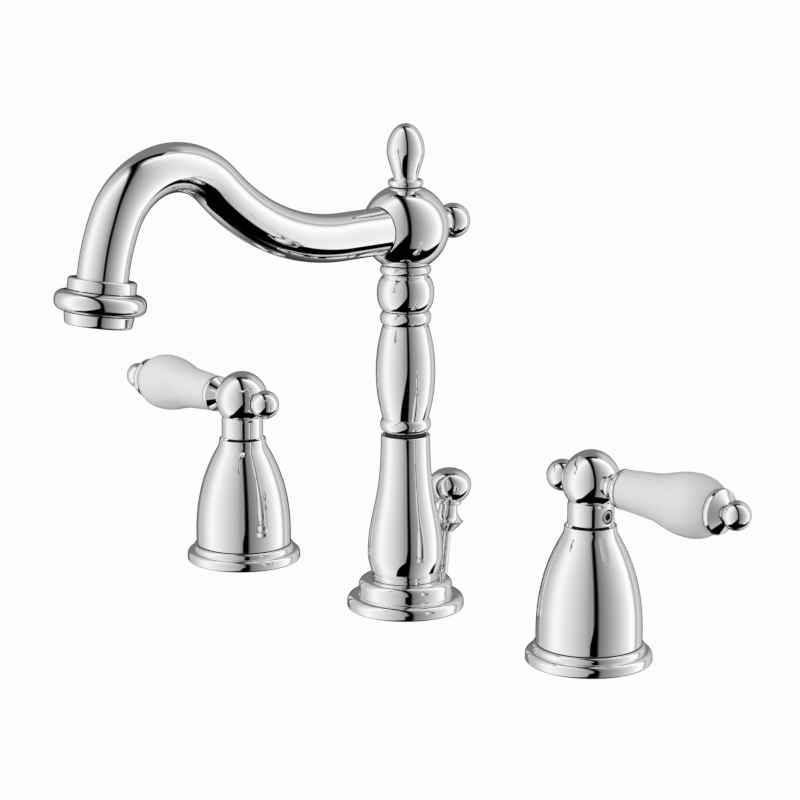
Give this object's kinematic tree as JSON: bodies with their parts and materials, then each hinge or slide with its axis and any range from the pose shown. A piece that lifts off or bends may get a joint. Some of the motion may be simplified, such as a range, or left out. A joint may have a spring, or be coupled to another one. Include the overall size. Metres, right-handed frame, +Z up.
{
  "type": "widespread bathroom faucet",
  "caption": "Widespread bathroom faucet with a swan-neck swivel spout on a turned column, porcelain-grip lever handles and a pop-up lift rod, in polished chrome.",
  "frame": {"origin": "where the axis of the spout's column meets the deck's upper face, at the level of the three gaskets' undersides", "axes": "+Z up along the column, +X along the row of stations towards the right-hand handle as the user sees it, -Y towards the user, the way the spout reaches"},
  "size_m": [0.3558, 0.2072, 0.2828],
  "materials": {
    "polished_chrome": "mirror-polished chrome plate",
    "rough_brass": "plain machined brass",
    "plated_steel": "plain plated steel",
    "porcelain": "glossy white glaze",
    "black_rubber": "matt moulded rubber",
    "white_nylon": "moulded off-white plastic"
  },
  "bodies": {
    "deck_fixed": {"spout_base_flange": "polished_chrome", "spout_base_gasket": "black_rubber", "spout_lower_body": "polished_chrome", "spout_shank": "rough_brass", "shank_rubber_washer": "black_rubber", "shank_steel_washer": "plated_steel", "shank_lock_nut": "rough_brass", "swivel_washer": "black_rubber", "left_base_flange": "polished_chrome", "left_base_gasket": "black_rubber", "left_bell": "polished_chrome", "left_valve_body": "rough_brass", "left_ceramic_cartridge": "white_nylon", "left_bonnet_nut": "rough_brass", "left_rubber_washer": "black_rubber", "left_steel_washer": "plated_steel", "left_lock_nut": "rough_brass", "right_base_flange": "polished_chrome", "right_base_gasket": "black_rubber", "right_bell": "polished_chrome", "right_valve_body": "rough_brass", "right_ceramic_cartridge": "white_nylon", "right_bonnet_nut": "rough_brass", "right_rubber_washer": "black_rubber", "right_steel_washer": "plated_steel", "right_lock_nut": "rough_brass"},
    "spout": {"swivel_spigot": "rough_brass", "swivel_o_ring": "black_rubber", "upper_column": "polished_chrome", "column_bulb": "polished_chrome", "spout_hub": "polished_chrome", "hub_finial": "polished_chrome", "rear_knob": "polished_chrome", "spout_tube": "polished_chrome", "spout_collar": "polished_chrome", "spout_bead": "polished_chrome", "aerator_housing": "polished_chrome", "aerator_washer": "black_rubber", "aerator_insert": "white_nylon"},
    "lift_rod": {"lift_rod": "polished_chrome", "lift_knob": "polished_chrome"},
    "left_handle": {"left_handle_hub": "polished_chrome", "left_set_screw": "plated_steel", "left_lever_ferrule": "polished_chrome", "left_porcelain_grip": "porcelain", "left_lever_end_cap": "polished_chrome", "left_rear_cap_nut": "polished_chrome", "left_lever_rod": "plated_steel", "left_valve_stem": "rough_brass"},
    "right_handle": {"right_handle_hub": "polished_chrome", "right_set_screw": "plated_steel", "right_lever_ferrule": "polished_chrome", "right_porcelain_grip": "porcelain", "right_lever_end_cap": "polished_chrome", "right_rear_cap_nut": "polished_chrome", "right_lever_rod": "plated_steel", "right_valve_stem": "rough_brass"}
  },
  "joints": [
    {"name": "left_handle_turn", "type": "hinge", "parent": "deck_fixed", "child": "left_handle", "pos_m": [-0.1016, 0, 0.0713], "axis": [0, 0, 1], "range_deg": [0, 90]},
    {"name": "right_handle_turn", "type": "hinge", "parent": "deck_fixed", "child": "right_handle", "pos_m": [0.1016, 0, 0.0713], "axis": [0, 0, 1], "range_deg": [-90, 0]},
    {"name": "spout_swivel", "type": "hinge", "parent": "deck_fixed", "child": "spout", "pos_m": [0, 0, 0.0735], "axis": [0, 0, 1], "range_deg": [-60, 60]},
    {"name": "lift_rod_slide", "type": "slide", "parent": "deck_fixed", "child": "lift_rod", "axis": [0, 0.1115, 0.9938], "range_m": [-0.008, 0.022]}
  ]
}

::::::::

▶ What you will do:
Write out the data again, exactly and in full.

▶ Reply to the exercise:
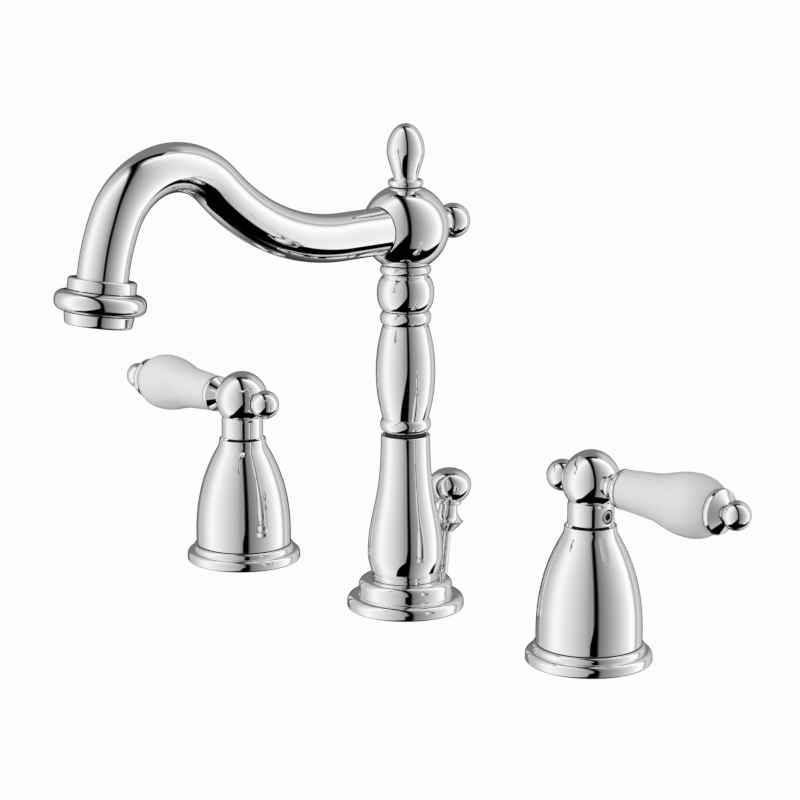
Give this object's kinematic tree as JSON: bodies with their parts and materials, then each hinge or slide with its axis and any range from the pose shown. A piece that lifts off or bends may get a joint. Some of the motion may be simplified, such as a range, or left out. A joint may have a spring, or be coupled to another one. Include the overall size. Metres, right-handed frame, +Z up.
{
  "type": "widespread bathroom faucet",
  "caption": "Widespread bathroom faucet with a swan-neck swivel spout on a turned column, porcelain-grip lever handles and a pop-up lift rod, in polished chrome.",
  "frame": {"origin": "where the axis of the spout's column meets the deck's upper face, at the level of the three gaskets' undersides", "axes": "+Z up along the column, +X along the row of stations towards the right-hand handle as the user sees it, -Y towards the user, the way the spout reaches"},
  "size_m": [0.3558, 0.2072, 0.2828],
  "materials": {
    "polished_chrome": "mirror-polished chrome plate",
    "rough_brass": "plain machined brass",
    "plated_steel": "plain plated steel",
    "porcelain": "glossy white glaze",
    "black_rubber": "matt moulded rubber",
    "white_nylon": "moulded off-white plastic"
  },
  "bodies": {
    "deck_fixed": {"spout_base_flange": "polished_chrome", "spout_base_gasket": "black_rubber", "spout_lower_body": "polished_chrome", "spout_shank": "rough_brass", "shank_rubber_washer": "black_rubber", "shank_steel_washer": "plated_steel", "shank_lock_nut": "rough_brass", "swivel_washer": "black_rubber", "left_base_flange": "polished_chrome", "left_base_gasket": "black_rubber", "left_bell": "polished_chrome", "left_valve_body": "rough_brass", "left_ceramic_cartridge": "white_nylon", "left_bonnet_nut": "rough_brass", "left_rubber_washer": "black_rubber", "left_steel_washer": "plated_steel", "left_lock_nut": "rough_brass", "right_base_flange": "polished_chrome", "right_base_gasket": "black_rubber", "right_bell": "polished_chrome", "right_valve_body": "rough_brass", "right_ceramic_cartridge": "white_nylon", "right_bonnet_nut": "rough_brass", "right_rubber_washer": "black_rubber", "right_steel_washer": "plated_steel", "right_lock_nut": "rough_brass"},
    "spout": {"swivel_spigot": "rough_brass", "swivel_o_ring": "black_rubber", "upper_column": "polished_chrome", "column_bulb": "polished_chrome", "spout_hub": "polished_chrome", "hub_finial": "polished_chrome", "rear_knob": "polished_chrome", "spout_tube": "polished_chrome", "spout_collar": "polished_chrome", "spout_bead": "polished_chrome", "aerator_housing": "polished_chrome", "aerator_washer": "black_rubber", "aerator_insert": "white_nylon"},
    "lift_rod": {"lift_rod": "polished_chrome", "lift_knob": "polished_chrome"},
    "left_handle": {"left_handle_hub": "polished_chrome", "left_set_screw": "plated_steel", "left_lever_ferrule": "polished_chrome", "left_porcelain_grip": "porcelain", "left_lever_end_cap": "polished_chrome", "left_rear_cap_nut": "polished_chrome", "left_lever_rod": "plated_steel", "left_valve_stem": "rough_brass"},
    "right_handle": {"right_handle_hub": "polished_chrome", "right_set_screw": "plated_steel", "right_lever_ferrule": "polished_chrome", "right_porcelain_grip": "porcelain", "right_lever_end_cap": "polished_chrome", "right_rear_cap_nut": "polished_chrome", "right_lever_rod": "plated_steel", "right_valve_stem": "rough_brass"}
  },
  "joints": [
    {"name": "left_handle_turn", "type": "hinge", "parent": "deck_fixed", "child": "left_handle", "pos_m": [-0.1016, 0, 0.0713], "axis": [0, 0, 1], "range_deg": [0, 90]},
    {"name": "right_handle_turn", "type": "hinge", "parent": "deck_fixed", "child": "right_handle", "pos_m": [0.1016, 0, 0.0713], "axis": [0, 0, 1], "range_deg": [-90, 0]},
    {"name": "spout_swivel", "type": "hinge", "parent": "deck_fixed", "child": "spout", "pos_m": [0, 0, 0.0735], "axis": [0, 0, 1], "range_deg": [-60, 60]},
    {"name": "lift_rod_slide", "type": "slide", "parent": "deck_fixed", "child": "lift_rod", "axis": [0, 0.1115, 0.9938], "range_m": [-0.008, 0.022]}
  ]
}